In the present situation of Afghanistan, after the Taliban takeover of the country on August 15, it was expected that PM Modi would raise the issue on the international platform, especially a day after India termed Pakistan as an ‘arsonist’ country. PM Modi's references to Afghanistan without the mention of Pakistan or the Taliban establish India's official stance on Afghanistan that helping the people of Afghanistan is the priority of the country at this moment.
In his speech, he raked up the issue of terrorism on several occasions. Elaborating on how India is progressing on the path of science, PM Modi said science-based rational thinking is the only way to counter regressive thinking and extremism which are increasingly becoming a threat to the world.
As PM Modi said that the United Nations must remain effective and work towards increasing its reliability, he said the UN faces many questions today."Such questions have been raised over Covid, climate change, proxy war, terrorism and now the issue of Afghanistan," PM Modi said as he mentioned Afghanistan again.

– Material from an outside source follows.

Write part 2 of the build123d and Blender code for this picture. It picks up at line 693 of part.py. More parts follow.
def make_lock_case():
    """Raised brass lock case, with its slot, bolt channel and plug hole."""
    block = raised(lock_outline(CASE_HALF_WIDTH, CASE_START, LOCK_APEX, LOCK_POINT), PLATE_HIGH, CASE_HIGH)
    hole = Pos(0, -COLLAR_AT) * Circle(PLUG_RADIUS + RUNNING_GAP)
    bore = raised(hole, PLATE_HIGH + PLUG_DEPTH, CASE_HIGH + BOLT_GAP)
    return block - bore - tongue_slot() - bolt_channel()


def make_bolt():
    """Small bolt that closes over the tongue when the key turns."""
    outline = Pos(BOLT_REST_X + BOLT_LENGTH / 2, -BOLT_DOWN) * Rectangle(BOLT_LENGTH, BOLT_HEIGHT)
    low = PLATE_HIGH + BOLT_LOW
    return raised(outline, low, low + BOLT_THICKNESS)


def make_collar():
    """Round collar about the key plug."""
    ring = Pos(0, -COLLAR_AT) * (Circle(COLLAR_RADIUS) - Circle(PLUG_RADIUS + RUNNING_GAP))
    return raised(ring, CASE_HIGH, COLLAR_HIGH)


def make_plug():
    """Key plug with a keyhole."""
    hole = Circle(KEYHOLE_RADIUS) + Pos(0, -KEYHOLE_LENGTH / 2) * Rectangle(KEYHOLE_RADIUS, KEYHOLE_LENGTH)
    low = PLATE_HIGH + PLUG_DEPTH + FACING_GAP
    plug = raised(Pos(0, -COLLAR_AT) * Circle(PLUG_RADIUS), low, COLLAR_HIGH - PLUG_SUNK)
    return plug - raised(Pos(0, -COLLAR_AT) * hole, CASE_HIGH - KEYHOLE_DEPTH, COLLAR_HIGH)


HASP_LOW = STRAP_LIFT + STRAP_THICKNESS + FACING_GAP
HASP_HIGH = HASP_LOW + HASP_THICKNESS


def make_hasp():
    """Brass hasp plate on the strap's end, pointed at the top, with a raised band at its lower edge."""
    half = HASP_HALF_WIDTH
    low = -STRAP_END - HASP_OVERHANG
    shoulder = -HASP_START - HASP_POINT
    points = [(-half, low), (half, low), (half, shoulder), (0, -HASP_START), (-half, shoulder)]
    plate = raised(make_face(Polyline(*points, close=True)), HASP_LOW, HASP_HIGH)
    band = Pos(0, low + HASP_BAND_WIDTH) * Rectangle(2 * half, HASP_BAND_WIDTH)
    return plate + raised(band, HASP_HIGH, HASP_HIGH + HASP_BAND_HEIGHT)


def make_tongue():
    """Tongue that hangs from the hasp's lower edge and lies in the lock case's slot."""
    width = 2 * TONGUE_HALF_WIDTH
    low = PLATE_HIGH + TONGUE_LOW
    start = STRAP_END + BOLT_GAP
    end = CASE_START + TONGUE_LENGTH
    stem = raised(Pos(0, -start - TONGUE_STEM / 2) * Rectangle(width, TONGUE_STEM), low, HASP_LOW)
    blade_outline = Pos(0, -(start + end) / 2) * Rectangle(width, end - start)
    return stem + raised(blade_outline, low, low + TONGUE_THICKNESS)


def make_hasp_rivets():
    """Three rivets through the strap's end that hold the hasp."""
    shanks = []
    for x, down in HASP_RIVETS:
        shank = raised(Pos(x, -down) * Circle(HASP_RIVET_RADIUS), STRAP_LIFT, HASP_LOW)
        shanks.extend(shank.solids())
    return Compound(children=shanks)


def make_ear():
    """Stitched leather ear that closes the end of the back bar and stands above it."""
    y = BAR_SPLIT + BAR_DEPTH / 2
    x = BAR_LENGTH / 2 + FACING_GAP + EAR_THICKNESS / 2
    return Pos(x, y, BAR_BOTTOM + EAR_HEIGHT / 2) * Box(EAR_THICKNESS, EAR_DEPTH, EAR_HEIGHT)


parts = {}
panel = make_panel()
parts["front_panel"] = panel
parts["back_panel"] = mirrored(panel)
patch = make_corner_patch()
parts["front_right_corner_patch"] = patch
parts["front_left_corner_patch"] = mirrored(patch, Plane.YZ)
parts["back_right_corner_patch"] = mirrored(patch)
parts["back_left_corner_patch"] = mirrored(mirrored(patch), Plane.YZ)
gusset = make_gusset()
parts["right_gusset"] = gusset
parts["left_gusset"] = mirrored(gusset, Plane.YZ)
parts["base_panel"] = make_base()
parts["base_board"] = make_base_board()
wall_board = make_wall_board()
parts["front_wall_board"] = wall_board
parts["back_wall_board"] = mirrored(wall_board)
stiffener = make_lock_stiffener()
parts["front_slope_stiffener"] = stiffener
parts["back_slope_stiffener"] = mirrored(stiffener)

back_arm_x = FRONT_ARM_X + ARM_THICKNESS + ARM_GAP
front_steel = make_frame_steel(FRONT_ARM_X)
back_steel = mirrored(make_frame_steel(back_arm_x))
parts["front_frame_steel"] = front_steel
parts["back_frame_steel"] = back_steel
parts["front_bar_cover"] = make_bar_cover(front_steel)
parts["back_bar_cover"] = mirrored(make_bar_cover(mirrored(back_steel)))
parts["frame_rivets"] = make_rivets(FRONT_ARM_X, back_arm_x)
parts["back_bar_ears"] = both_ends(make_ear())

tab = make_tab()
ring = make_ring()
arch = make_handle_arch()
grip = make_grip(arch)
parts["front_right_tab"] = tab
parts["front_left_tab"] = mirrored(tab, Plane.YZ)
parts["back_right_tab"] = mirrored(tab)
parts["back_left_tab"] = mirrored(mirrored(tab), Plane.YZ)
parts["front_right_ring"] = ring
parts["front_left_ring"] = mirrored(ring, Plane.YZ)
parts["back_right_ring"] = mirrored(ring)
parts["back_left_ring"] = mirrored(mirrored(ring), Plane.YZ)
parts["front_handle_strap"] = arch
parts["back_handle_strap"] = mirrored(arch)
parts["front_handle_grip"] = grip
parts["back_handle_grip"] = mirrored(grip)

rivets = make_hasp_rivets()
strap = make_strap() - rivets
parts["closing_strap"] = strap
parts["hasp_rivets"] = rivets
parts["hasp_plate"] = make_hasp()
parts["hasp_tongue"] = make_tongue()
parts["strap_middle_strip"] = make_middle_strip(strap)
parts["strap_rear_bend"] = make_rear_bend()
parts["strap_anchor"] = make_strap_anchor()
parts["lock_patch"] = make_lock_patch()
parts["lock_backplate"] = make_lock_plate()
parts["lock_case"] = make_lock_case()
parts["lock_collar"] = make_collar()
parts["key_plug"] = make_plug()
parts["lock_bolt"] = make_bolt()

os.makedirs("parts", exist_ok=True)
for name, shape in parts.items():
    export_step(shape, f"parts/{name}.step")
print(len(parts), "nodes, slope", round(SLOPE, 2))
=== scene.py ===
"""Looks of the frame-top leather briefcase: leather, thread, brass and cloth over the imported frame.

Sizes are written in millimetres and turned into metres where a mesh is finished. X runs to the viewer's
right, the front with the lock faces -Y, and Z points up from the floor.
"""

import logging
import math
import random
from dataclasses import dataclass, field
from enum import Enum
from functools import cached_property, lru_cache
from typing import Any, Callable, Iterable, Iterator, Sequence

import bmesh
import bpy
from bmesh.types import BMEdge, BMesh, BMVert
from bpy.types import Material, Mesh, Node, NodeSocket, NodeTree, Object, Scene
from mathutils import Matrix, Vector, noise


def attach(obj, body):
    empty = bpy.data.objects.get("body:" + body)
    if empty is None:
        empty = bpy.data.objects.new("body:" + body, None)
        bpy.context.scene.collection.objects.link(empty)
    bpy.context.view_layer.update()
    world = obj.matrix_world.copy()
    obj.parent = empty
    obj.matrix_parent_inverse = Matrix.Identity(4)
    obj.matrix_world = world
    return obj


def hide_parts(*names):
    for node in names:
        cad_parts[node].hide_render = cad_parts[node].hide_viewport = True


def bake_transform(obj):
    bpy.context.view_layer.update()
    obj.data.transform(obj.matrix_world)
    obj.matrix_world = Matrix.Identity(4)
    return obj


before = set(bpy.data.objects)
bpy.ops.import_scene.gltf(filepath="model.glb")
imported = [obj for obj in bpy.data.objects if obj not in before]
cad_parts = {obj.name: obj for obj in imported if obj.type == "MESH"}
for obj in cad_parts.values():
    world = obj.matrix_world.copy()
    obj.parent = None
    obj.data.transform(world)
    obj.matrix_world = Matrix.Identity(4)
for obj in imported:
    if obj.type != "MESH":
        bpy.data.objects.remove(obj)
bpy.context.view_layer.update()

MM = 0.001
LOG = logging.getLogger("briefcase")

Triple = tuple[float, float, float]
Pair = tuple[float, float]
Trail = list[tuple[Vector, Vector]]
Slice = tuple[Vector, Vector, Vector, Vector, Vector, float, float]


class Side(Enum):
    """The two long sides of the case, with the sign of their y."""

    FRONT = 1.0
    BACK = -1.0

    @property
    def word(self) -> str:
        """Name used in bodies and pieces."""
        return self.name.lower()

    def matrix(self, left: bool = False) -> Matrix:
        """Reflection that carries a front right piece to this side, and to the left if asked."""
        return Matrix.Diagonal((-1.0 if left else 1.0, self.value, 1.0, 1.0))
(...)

PM Modi's speech was not devoid of an oblique reference to China as well. "As he was speaking about the situation in Afghanistan, he said, "We must keep in mind that we can use ocean resources, but not abuse them. The world must protect the oceans from expansionism and keep maritime trade free."

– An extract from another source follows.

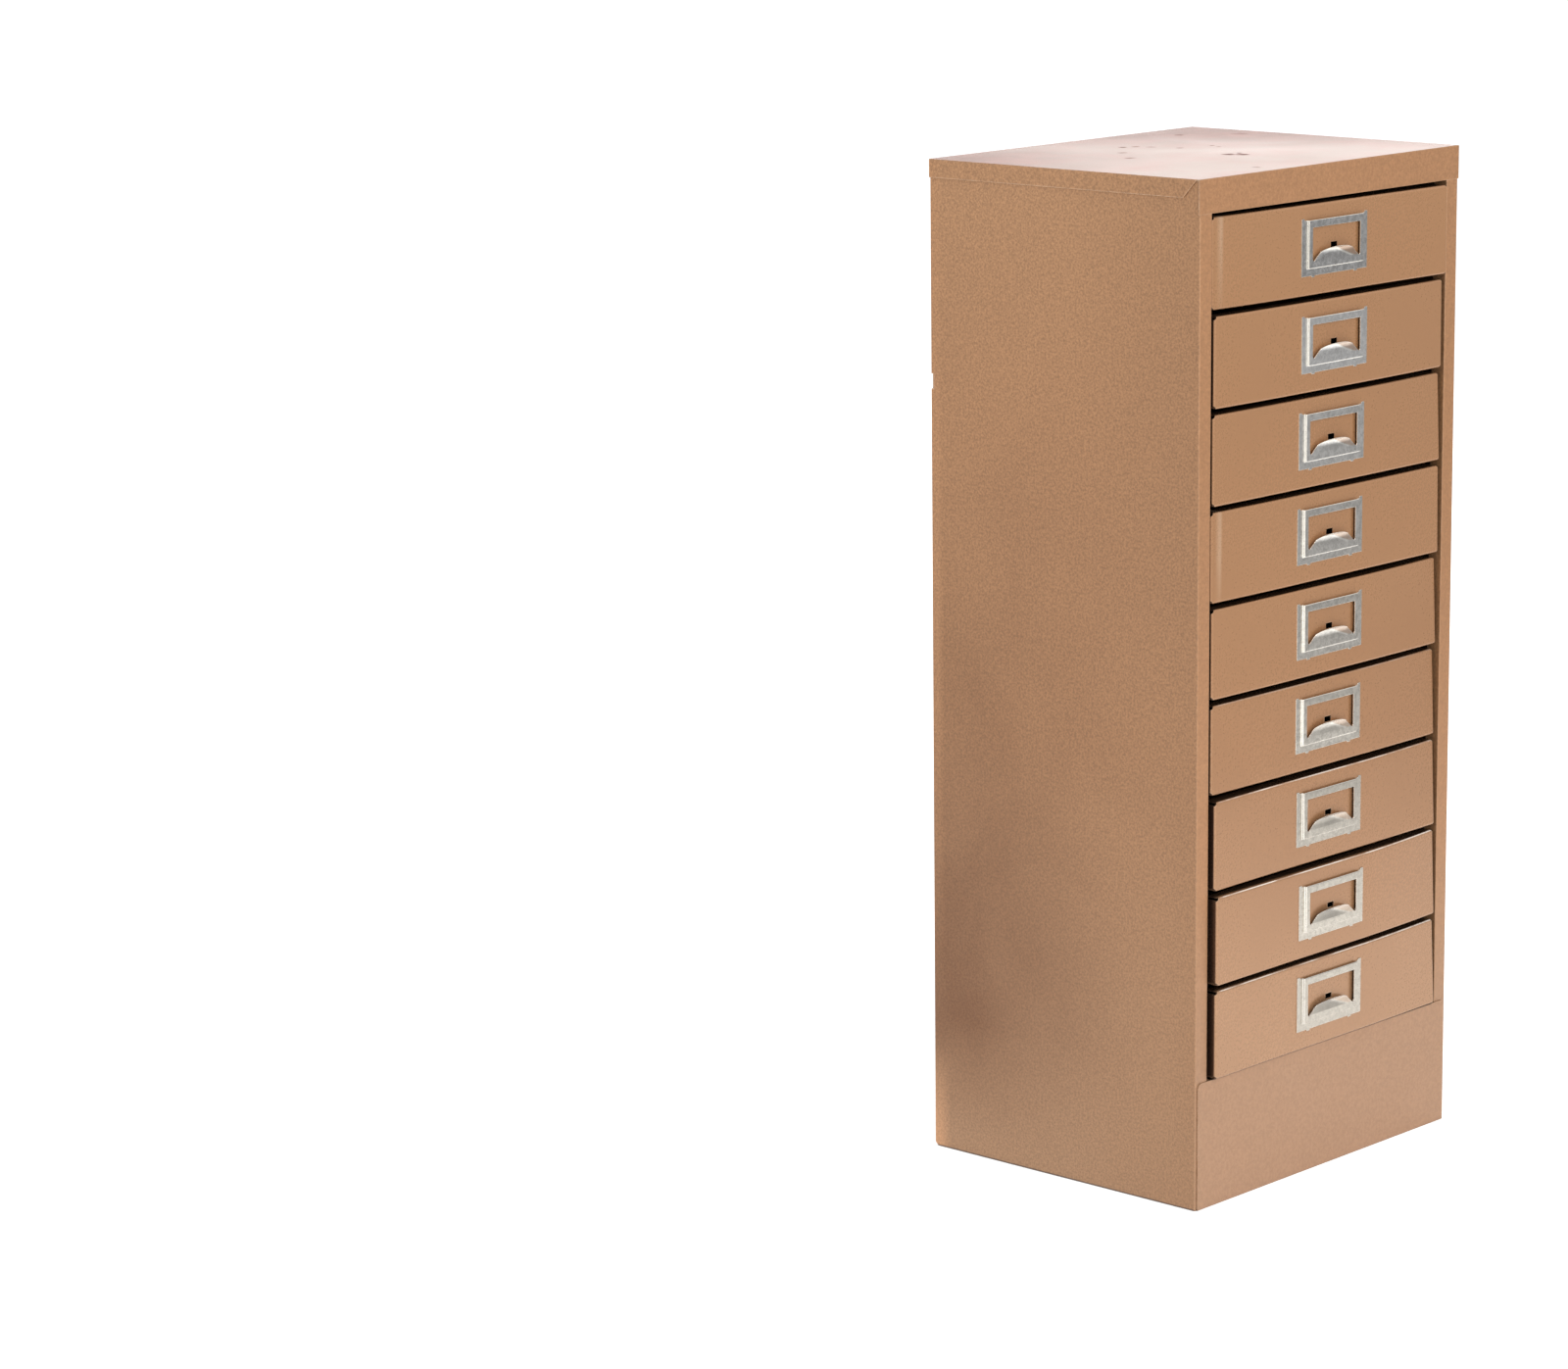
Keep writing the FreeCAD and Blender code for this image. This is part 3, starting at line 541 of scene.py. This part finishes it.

On Friday, India's first secretary in the UNGA slammed Pakistan's portrayal as the 'victim of terrorism' in front of the world and said, "This is the country which is an arsonist disguising itself as a fire-fighter. Pakistan nurtures terrorists in their backyard in the hope that they will only harm their neighbours. Our region, and in fact the entire world, has suffered because of their policies. On the other hand, they are trying to cover up sectarian violence in their country as acts of terror."